La pregunta impertinente irritó a Santiago. Pero el cura tenía razón. A don Cosme, los manejos turbios de Isidro no le perjudicaban. Es más, también la empresa había estado sufragando a Isidro y sus hombres en la guerra sucia contra los rebeldes del monte. Pero Santiago había hecho ver a su patrón que las cosas habían llegado demasiado lejos. Si Isidro continuaba sembrando el terror dentro del pozo, si proseguían las torturas, asesinatos y desapariciones de mineros y trabajadores, el rendimiento de la mina se resentiría. Santiago había llegado a Madrid con una carpeta llena de números donde demostraba que su gestión de La Colonia había sido la operación más rentable de las hechas hasta entonces. Nunca habían tenido mano de obra más barata con un rendimiento tan positivo. Y el jefe de Falange, tal y como lo presentó Santiago, amenazaba con destruirlo todo. Respecto a lo de venganza personal, Santiago lo habría definido como pura supervivencia, pero aquello le habría hecho parecer débil, y esas dos víboras sólo se aliarían con el bando que intuyesen ganador.

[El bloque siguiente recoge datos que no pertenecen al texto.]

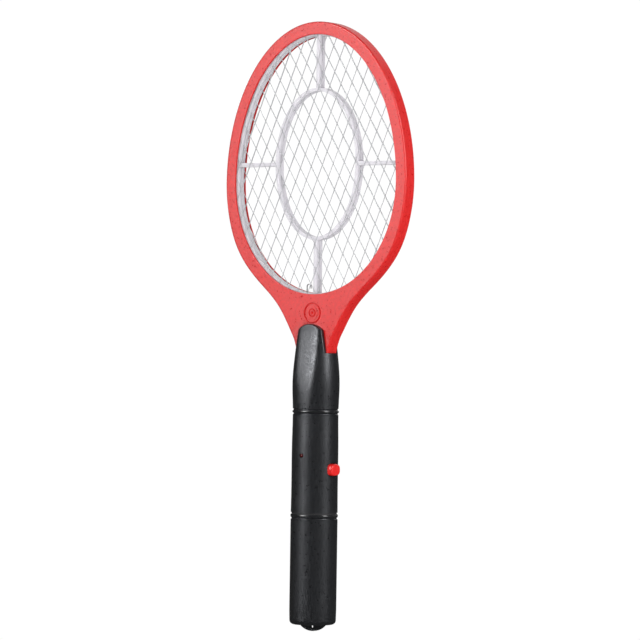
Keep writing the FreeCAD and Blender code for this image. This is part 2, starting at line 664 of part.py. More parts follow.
def axial_part(x, z, body_radius, body_length, y):
    """A cylinder on a wire that bends down into the board at both ends."""
    half = body_length / 2 + 1.8
    body = rod(body_radius, (x, y, z - body_length / 2), (x, y, z + body_length / 2))
    wire = rod(0.36, (x, y, z - half - 0.4), (x, y, z + half + 0.4))
    return solid_of(body.fuse([wire] + legs_through([(x, z - half), (x, z + half)], y)))


def resistors():
    return Part.makeCompound([axial_part(x, RESISTOR_Z, 1.15, 6.2, 0.2) for x in RESISTOR_X])


def diodes():
    return Part.makeCompound([axial_part(x, DIODE_Z, 1.35, 5.2, 0.0) for x in DIODE_X])


def ceramic_capacitors():
    discs = []
    for z in CERAMIC_Z:
        disc = rod(CERAMIC_RADIUS, (CERAMIC_X - 1.3, CERAMIC_Y, z), (CERAMIC_X + 1.3, CERAMIC_Y, z))
        disc = disc.makeFillet(0.9, [edge for edge in disc.Edges if len(edge.Vertexes) == 1])
        legs = legs_through([(CERAMIC_X, z - 2.5), (CERAMIC_X, z + 2.5)], CERAMIC_Y)
        discs.append(solid_of(disc.fuse(legs)))
    return Part.makeCompound(discs)


def transformer_at(shape):
    shape.translate(Vector(0, TRANSFORMER_Y, TRANSFORMER_Z))
    return shape


def transformer_core():
    """Two E-shaped ferrite halves that meet at the middle."""
    halves = []
    for side in (-1, 1):
        z0, z1 = sorted((side * SEAM / 2, side * CORE_HALF_HEIGHT))
        half = box(-CORE_HALF_WIDTH, CORE_HALF_WIDTH, -CORE_HALF_DEPTH, CORE_HALF_DEPTH, z0, z1)
        w0, w1 = sorted((0, side * CORE_WINDOW_HALF_HEIGHT))
        near, far = CORE_WINDOW
        for x0, x1 in ((-far, -near), (near, far)):
            half = half.cut(box(x0, x1, -FAR, FAR, w0, w1))
        halves.append(half)
    return transformer_at(Part.makeCompound(halves))


def transformer_bobbin():
    """A square tube round the core's middle leg, between two end plates that reach the board."""
    end, cheek = BOBBIN_HALF_HEIGHT, BOBBIN_HALF_HEIGHT - BOBBIN_CHEEK
    bobbin = box(-3.1, 3.1, -3.1, 3.1, -end, end)
    for z0, z1 in ((-end, -cheek), (cheek, end)):
        bobbin = bobbin.fuse(box(-5.6, 5.6, -5.0, 5.0, z0, z1))
        bobbin = bobbin.fuse(box(-5.6, 5.6, 4.5, BOARD_FRONT_Y - TRANSFORMER_Y - 0.02, z0, z1))
    bobbin = bobbin.cut(box(-2.5, 2.5, -2.5, 2.5, -FAR, FAR))
    return transformer_at(solid_of(bobbin))


def transformer_winding():
    reach = BOBBIN_HALF_HEIGHT - BOBBIN_CHEEK - SEAM
    winding = box(-5.3, 5.3, -4.7, 4.7, -reach, reach)
    upright = [edge for edge in winding.Edges if edge.BoundBox.ZLength > 6]
    winding = winding.makeFillet(1.6, upright)
    return transformer_at(winding.cut(box(-3.15, 3.15, -3.15, 3.15, -FAR, FAR)))


def circuit_board():
    """Drilled for every leg; call after the parts that stand on it."""
    board = box(-BOARD_HALF_WIDTH, BOARD_HALF_WIDTH, BOARD_FRONT_Y, BOARD_BACK_Y,
                BOARD_BOTTOM_Z, BOARD_TOP_Z)
    corners = [edge for edge in board.Edges if edge.BoundBox.YLength > 1]
    board = board.makeFillet(1.5, corners)
    board = board.cut(box(BUTTON_NOTCH_X, FAR, 0, 5, BUTTON_Z - BUTTON_NOTCH, BUTTON_Z + BUTTON_NOTCH))
    holes = LEG_HOLES + [(-LAMP_LEG_X, LAMP_Z), (LAMP_LEG_X, LAMP_Z)]
    holes += [(SWITCH_LEG_X, BUTTON_Z + dz) for dz in (-SWITCH_LEG_Z, SWITCH_LEG_Z)]
    drills = [rod(0.45, (x, 0, z), (x, 5, z)) for x, z in holes]
    return board.cut(drills)


# ================================================================ battery compartment
def cell(x, upwards):
    """An AA cell with its positive nub up or down and a shallow rim."""
    body_length = CELL_LENGTH - CELL_NUB_HEIGHT
    body = rod(CELL_RADIUS, (0, 0, 0), (0, 0, body_length))
    body = body.makeFillet(0.5, [edge for edge in body.Edges if len(edge.Vertexes) == 1])
    nub = rod(CELL_NUB_RADIUS, (0, 0, body_length - 0.5), (0, 0, CELL_LENGTH))
    made = solid_of(body.fuse(nub))
    if not upwards:
        made.rotate(Vector(0, 0, CELL_LENGTH / 2), Vector(1, 0, 0), 180)
    made.translate(Vector(x, 0, CELL_BOTTOM_Z))
    return made


def battery_carrier():
    """A cradle behind the two cells, with end walls and a collar in the upper handle."""
    body = rod(CARRIER_RADIUS, (0, 0, CARRIER_BOTTOM_Z), (0, 0, CARRIER_TOP_Z))
    flange = rod(FLANGE_RADIUS, (0, 0, SLEEVE_TOP_Z + 0.15), (0, 0, HANDLE_BOTTOM_Z - 0.05))
    body = body.fuse(flange)
    room_low, room_high = CARRIER_BOTTOM_Z + 2.0, TOP_WALL_Z
    body = body.cut(box(-FAR, FAR, -FAR, 1.5, room_low, room_high))
    for x in (-CELL_X, CELL_X):
        body = body.cut(rod(CELL_RADIUS + 0.15, (x, 0, room_low), (x, 0, room_high)))
    body = body.cut(box(-4, 4, 1, 4.6, room_low, room_low + 0.5))
    wire_way = box(-4, 4, -13, -8, TOP_WALL_Z - 1, CARRIER_TOP_Z + 1)
    hollow = rod(CARRIER_RADIUS - 2.4, (0, 0, TOP_WALL_Z + 2.0), (0, 0, CARRIER_TOP_Z + 1))
    return solid_of(body.cut([wire_way, hollow]))


def conical_spring(x, z_wide, z_narrow):
    """Turns of wire, wide on the plate and narrow on the cell."""
    height = abs(z_narrow - z_wide) - 2 * SPRING_WIRE_RADIUS
    taper = math.degrees(math.atan2(SPRING_TAPER, height))
    helix = Part.makeHelix(height / SPRING_TURNS, height, SPRING_WIDE_RADIUS, -taper)
    start = Vector(SPRING_WIDE_RADIUS, 0, 0)
    section = Part.Wire(Part.makeCircle(SPRING_WIRE_RADIUS, start, Vector(0, 1, 0)))
    spring = Part.Wire(helix).makePipeShell([section], True, True)
    if z_narrow < z_wide:
        spring.rotate(Vector(0, 0, 0), Vector(1, 0, 0), 180)
        spring.translate(Vector(x, 0, z_wide - SPRING_WIRE_RADIUS))
    else:
        spring.translate(Vector(x, 0, z_wide + SPRING_WIRE_RADIUS))
    return spring


def contact_plate(x0, x1, half_depth, z0, z1):
    """A strip of sheet with rounded corners."""
    plate = box(x0, x1, -half_depth, half_depth, z0, z1)
    corners = [edge for edge in plate.Edges if edge.BoundBox.ZLength > (z1 - z0) / 2]
    return plate.makeFillet(CONTACT_CORNER_RADIUS, corners)


def contact_plates():
    """Two spring-steel tabs under the carrier's top wall."""
    top = TOP_WALL_Z
    plates = [contact_plate(x - CONTACT_HALF_WIDTH, x + CONTACT_HALF_WIDTH, 5.5,
                            top - CONTACT_THICKNESS, top - 0.02) for x in (-CELL_X, CELL_X)]
    bump = rod(2.4, (CELL_X, 0, top - 2.35), (CELL_X, 0, top - 0.3))
    plates[1] = solid_of(plates[1].fuse(bump))
    return Part.makeCompound(plates)


def contact_springs():
    upper = conical_spring(-CELL_X, TOP_WALL_Z - 0.4, CELL_BOTTOM_Z + CELL_LENGTH + 0.05)
    lower = conical_spring(CELL_X, CARRIER_BOTTOM_Z + 2.4, CELL_BOTTOM_Z - 0.02)
    return Part.makeCompound([upper, lower])


def bridge_plate():
    """Joins the two cells at the bottom, with a bump for the positive nub."""
    low = CARRIER_BOTTOM_Z + 2.02
    reach = CELL_X + CONTACT_HALF_WIDTH
    plate = contact_plate(-reach, reach, 4.5, low, low + CONTACT_THICKNESS)
    bump = rod(2.2, (-CELL_X, 0, low + 0.3), (-CELL_X, 0, CELL_BOTTOM_Z - 0.03))
    return solid_of(plate.fuse(bump))


def battery_leads():
    """Two insulated leads from the contacts to the board's lower end."""
    leads = []
    for x in (-8.5, 8.5):
        points = [(x * 0.3, -10, TOP_WALL_Z + 0.7), (x * 0.3, -10, 86), (x, -6, 96), (x, 0, 98)]
        leads.append(bent_rod(0.7, points, 3))
    return Part.makeCompound(leads)


def battery_sleeve():
    end_radius = SLEEVE_RADIUS - SLEEVE_TAPER
    edges = [line((0, 0, SLEEVE_END_Z), (end_radius, 0, SLEEVE_END_Z)),
             line((end_radius, 0, SLEEVE_END_Z), (SLEEVE_RADIUS, 0, SLEEVE_TAPER_Z)),
             line((SLEEVE_RADIUS, 0, SLEEVE_TAPER_Z), (SLEEVE_RADIUS, 0, SLEEVE_TOP_Z)),
             line((SLEEVE_RADIUS, 0, SLEEVE_TOP_Z), (0, 0, SLEEVE_TOP_Z)),
             line((0, 0, SLEEVE_TOP_Z), (0, 0, SLEEVE_END_Z))]
    body = turned(edges)
    end_rim = [edge for edge in body.Edges
               if edge.BoundBox.ZMax < SLEEVE_END_Z + 0.01 and edge.BoundBox.XLength > 20]
    body = body.makeFillet(SLEEVE_END_RADIUS, end_rim)
    body = body.cut(ring_groove(LOWER_BEAD_Z - LOWER_GROOVE_OFFSET, SLEEVE_RADIUS))
    bore = rod(SLEEVE_BORE, (0, 0, SLEEVE_END_Z + SLEEVE_FLOOR), (0, 0, SLEEVE_TOP_Z + 1))
    tab_centre_z = TAB_LOWEST_Z + TAB_RADIUS
    tab = rod(TAB_RADIUS, (0, -TAB_HALF_THICKNESS, tab_centre_z), (0, TAB_HALF_THICKNESS, tab_centre_z))
    tab = tab.common(box(-FAR, FAR, -5, 5, -10, SLEEVE_END_Z + 1.2))
    hole = rod(HANG_HOLE_RADIUS, (0, -5, 0), (0, 5, 0))
    return solid_of(body.cut(bore).fuse(tab).cut(hole))


# ================================================================ output
NODES = [head_front_frame, head_back_frame, front_spacer, hv_hook, hv_lead, ground_lead,
         throat_screws, handle_screws, handle_front_shell, handle_back_shell, push_button,
         switch_body, switch_plunger, indicator_led, film_capacitor, transistor, resistors,
         diodes, ceramic_capacitors, transformer_core, transformer_bobbin, transformer_winding,
         circuit_board, battery_carrier, contact_plates, contact_springs, bridge_plate,
         battery_leads, battery_sleeve]


def build_all():
    shapes = {make.__name__: make() for make in NODES}
    shapes["rear_spacer"] = spacer(SPACER_INNER_Y, SPACER_OUTER_Y)
    shapes["front_net"] = net(-NET_Y)
    shapes["centre_grid"] = net(0)
    shapes["back_net"] = net(NET_Y)
    shapes["battery_right"] = cell(CELL_X, True)
    shapes["battery_left"] = cell(-CELL_X, False)
    return shapes


os.makedirs("parts", exist_ok=True)
for name, shape in build_all().items():
    if not shape.isValid() or shape.Volume <= 0:
        print("CHECK", name, "valid", shape.isValid(), "volume", round(shape.Volume, 2))
    shape.exportStep("parts/" + name + ".step")
    print(name, "solids", len(shape.Solids), "volume", round(shape.Volume, 1))
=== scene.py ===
import json
import math

import bmesh
import bpy
from mathutils import Matrix, Vector


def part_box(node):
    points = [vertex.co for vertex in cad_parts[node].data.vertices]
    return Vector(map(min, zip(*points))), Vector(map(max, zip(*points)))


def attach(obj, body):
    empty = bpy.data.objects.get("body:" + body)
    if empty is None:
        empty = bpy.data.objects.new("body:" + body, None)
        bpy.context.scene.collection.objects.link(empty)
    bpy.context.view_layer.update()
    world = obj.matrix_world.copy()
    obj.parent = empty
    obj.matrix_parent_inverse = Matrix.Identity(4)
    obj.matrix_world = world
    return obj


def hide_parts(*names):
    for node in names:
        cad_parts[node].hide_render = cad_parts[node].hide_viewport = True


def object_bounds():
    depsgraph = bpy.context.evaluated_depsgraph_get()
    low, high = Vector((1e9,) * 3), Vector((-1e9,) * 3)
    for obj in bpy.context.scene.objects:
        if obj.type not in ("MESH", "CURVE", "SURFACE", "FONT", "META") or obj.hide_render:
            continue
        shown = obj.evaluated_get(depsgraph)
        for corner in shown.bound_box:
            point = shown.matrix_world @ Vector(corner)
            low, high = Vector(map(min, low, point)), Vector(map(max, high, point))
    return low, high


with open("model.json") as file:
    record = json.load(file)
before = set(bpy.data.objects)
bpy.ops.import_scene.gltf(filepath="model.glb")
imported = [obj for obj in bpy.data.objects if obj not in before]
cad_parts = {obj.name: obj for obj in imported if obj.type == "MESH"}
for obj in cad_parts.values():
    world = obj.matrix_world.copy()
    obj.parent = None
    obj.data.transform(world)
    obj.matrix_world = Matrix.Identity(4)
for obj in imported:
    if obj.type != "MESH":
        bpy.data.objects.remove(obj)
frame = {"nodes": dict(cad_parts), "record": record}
CAD_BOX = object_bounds()

NODES = frame["nodes"]
MM = 0.001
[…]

—En nada, padre. Los trapicheos de Isidro en nada afectan a don Cosme. Si ha decidido utilizarlos para pararle los pies, es porque denunciarle por los daños ocasionados a la explotación nos sacaría a todos los colores. Por eso buscamos una salida alternativa. No sé si sabe la historia de Al Capone.

—¿Quién?

—Un mafioso de Norteamérica. A pesar de ser un reconocido jefe de la Mafia, el gobierno no conseguía pruebas con las que condenarlo. Era un italiano inteligente con mucho poder, y usaba hombres de paja y negocios a modo de tapadera, con lo que nunca lograban una acusación que diese con él en la cárcel. Hasta que detuvieron a su contable. A pesar de los innumerables crímenes y asesinatos, terminaron procesándolo y encarcelándolo por evasión de impuestos. Ése fue su final.

La puerta de la taberna se abrió violentamente, dando paso a una joven con el rostro desencajado.

—¡Ayuda!

El ingeniero, que se encontraba situado en la mesa más cercana a la salida, se incorporó para sostenerla, derribando sin querer su silla. Entonces, justo detrás de la chica, surgió un joven soldado perteneciente a las tropas moras empuñando una afilada gumía.

—¡Deténgase! —ordenó Santiago. Emma, que dormitaba a sus pies, se había levantado de un salto y el ingeniero tuvo que calmarla para que no se abalanzase contra el soldado moro.

—¿Qué es lo que pasa?

La pregunta provenía de la puerta abierta en el lateral del local, la que daba acceso a un pequeño comedor donde solían recluirse los jugadores de cartas a pasar la tarde. El teniente Tariq, acompañado de su primo y un par de oficiales, apenas dedicó una mirada a su subordinado, deteniéndose mucho más a examinar aquel extraño cónclave que conformaban parte de las fuerzas vivas de la zona. Por parte de los observados la sorpresa no fue menor. Ni el ingeniero, ni el alcalde, ni el cura esperaban encontrarse allí con el teniente. Santiago, superado el desconcierto inicial, señaló al intruso:

—Teniente, ¿es así como mantienen el orden en la zona?

El teniente, de cuatro zancadas se plantó junto a ellos. El soldado, al verlo, había dejado caer los brazos y su rostro perdió cualquier expresión. Encajó los dos bofetones sin un lamento. El alcalde, que también se había incorporado, y al que los colores le habían encendido los mofletes al verse descubierto conspirando con el ingeniero, se encaró con el militar:

—Espero que no se vuelva a repetir, teniente.

—Con este soldado no. Esta tarde será convenientemente fusilado.

Pero su sonrisa no ocultó una sombra de sorna.